Sounds like a problem with how the Board is composed and operating,
not with the Project's ability to do this in and of itself.  I say
that as a both a former and current Board member.


Yes it is. My experience has been that without a written 'constitution' of what the board is meant to do, not do, etc etc it becomes caught up in a lot of 'can we really do that? if we do that how many people will leave? why would we want to do that in that case? etc etc'

 
>> > Personally I would prefer us to push more on how we deal with 'failure'
>> > and
>> > embrace it. How do we learn from it, how do we incorporate it into our
>> > structure and push more towards 'we are aiming to be the #1 choice for
>> > developers/system administrators' but knowing we are going to fail a lot
>> > to
>> > get there and most likely fail in the goal itself.. instead we focus
>> > more on
>> > the journey.
>> >
>> > Hope the above makes some sort of sense.
>>
>> It makes sense, but it isn't particularly helpful in answering the
>> question.  Saying "deal with failure" without having targets to reach
>> or miss is as ambiguous as talking about success.  If you have some
>> goals you think would be measurable, please continue with those.
>>
>
> Well the first thing is figuring out the following:
>
> 1) What can be measured and how is it measured.
> 2) Which things that can be measured mean anything and which ones are
> 'fluff'.  {A}.
> 3) A definition of success that can be used towards each of those
> measurements and a mitigation plan for failure.
> 4) Who gets the full time job to manage each goal. {B}
>
> Anyway, what I would like for a goal is a full usability test after each
> release with the results incorporated into the next release. This means that
> a set of tests are defined as what meets 'usability'... they are tested
> using documented methods by a defined 'third' party (mostly to deal with
> 'Well the 'Z group' people would of course say this passed usability and I
> still can't get this to work). The results are published, discussed and a
> plan to work towards fixing whatever 'pain' points came out of the tests are
> to be met. Also each year, the tests are meant to be more comprehensive so
> that if we only test login/logout release A, then A+1 its login/logout, find
> app/launch app/close app etc (overly simplified).
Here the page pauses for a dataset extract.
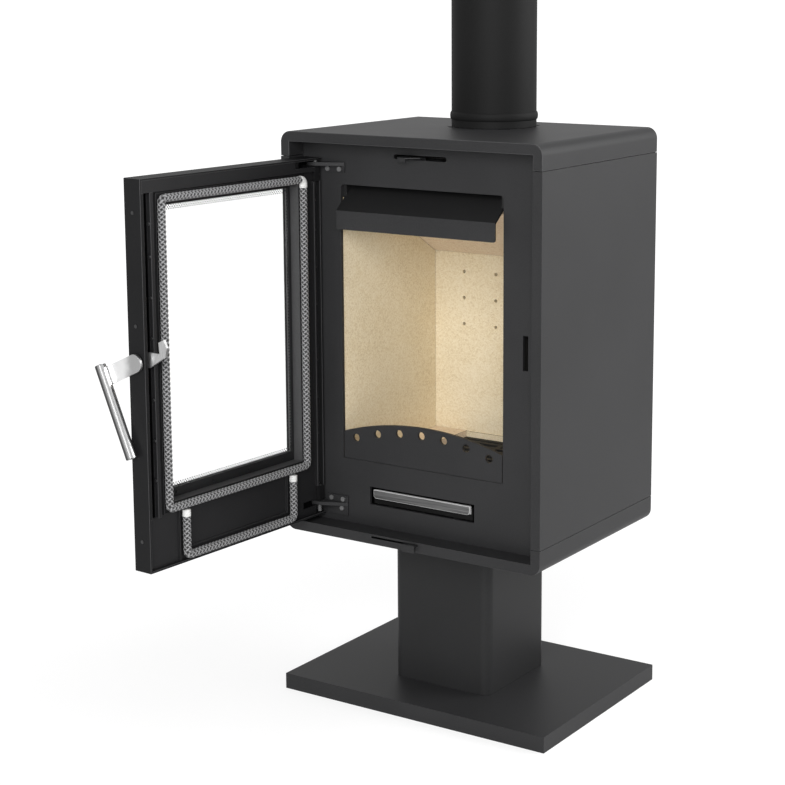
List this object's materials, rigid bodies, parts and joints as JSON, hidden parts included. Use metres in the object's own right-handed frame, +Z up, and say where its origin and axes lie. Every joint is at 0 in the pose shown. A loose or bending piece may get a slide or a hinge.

So this sounds very desktop-centric.  Would you like to see
corresponding usability tests for Cloud and Server as well?


My apologies, I was trying to make this generic enough to cover the other groups. On a server, I would want to be able to see how the API of rolekitd meets system administration goals. If I have a new 'systems administrator' and they are to configure a mail server to meet a checklist, how hard was it for them to do so? Were they able to meet the desired goals. On the cloud I would have similar items depending on if they are aiming towards getting new users to spin new clouds or have existing clouds meet some specific need.

 
Is there anything beyond "Fedora is a decently usable Linux distro"
you would like to see the Project reach for?  I'm asking because while
I have no problem with your proposal at face value, it seems very much
in line with what we're already doing and have been doing for a long
time.  Churn out another release, adjust for the next one.


I am looking at something different. I want a set of measures after the release where we see if we actually made the fixes we aimed to make or did we throw the baby out with the bathwater as some vocal critics claim every release. We also keep those results and compare them long term versus the 'We fixed A and broke B and oooh kittens'


 
> {A} Two ones I can give you as almost complete fluff is active account
> numbers and web traffic. Account numbers are filled with lots of ghost
> accounts of either people using the account to try and measure how active
> Fedora is for their own analytics company, to spammers, to one time
> contributors who got interested and never went beyond that. [Or the string
> of revenge accounts that seem to have been coming up where some ex-boyfriend
> signs up their ex to various places as the equivalent of signing them up for
> magazines they didn't want] The second fluff is website traffic. It takes a
> lot of work to figure out what is really important and how it is used. We
> have a ton of wiki articles which are 'dead' (old releases, content which
> doesn't make sense with current release, users who no longer exist, etc)
> they actually get a lot of traffic... why? some of it is bots, some of it is
> someone set up an archive cron job of webpages they mirror and forgot about
> it, etc etc. [Or the helpful new user who wants to show that Fedora is more
> popular than Ubuntu and sets up a bunch of amazon machines to push page
> views up... that thankfully hasn't happened in a couple of years but used to
> when we put up stats.]

I agree account numbers as a metric is fluff-ish, but _active_ account
numbers as defined by a suitable activity metric can be helpful.  E.g.
if we can define what it takes for an account to be considered a
"Contributor", then we can measure the number and kinds of
contributors we have which is important to know for long term success.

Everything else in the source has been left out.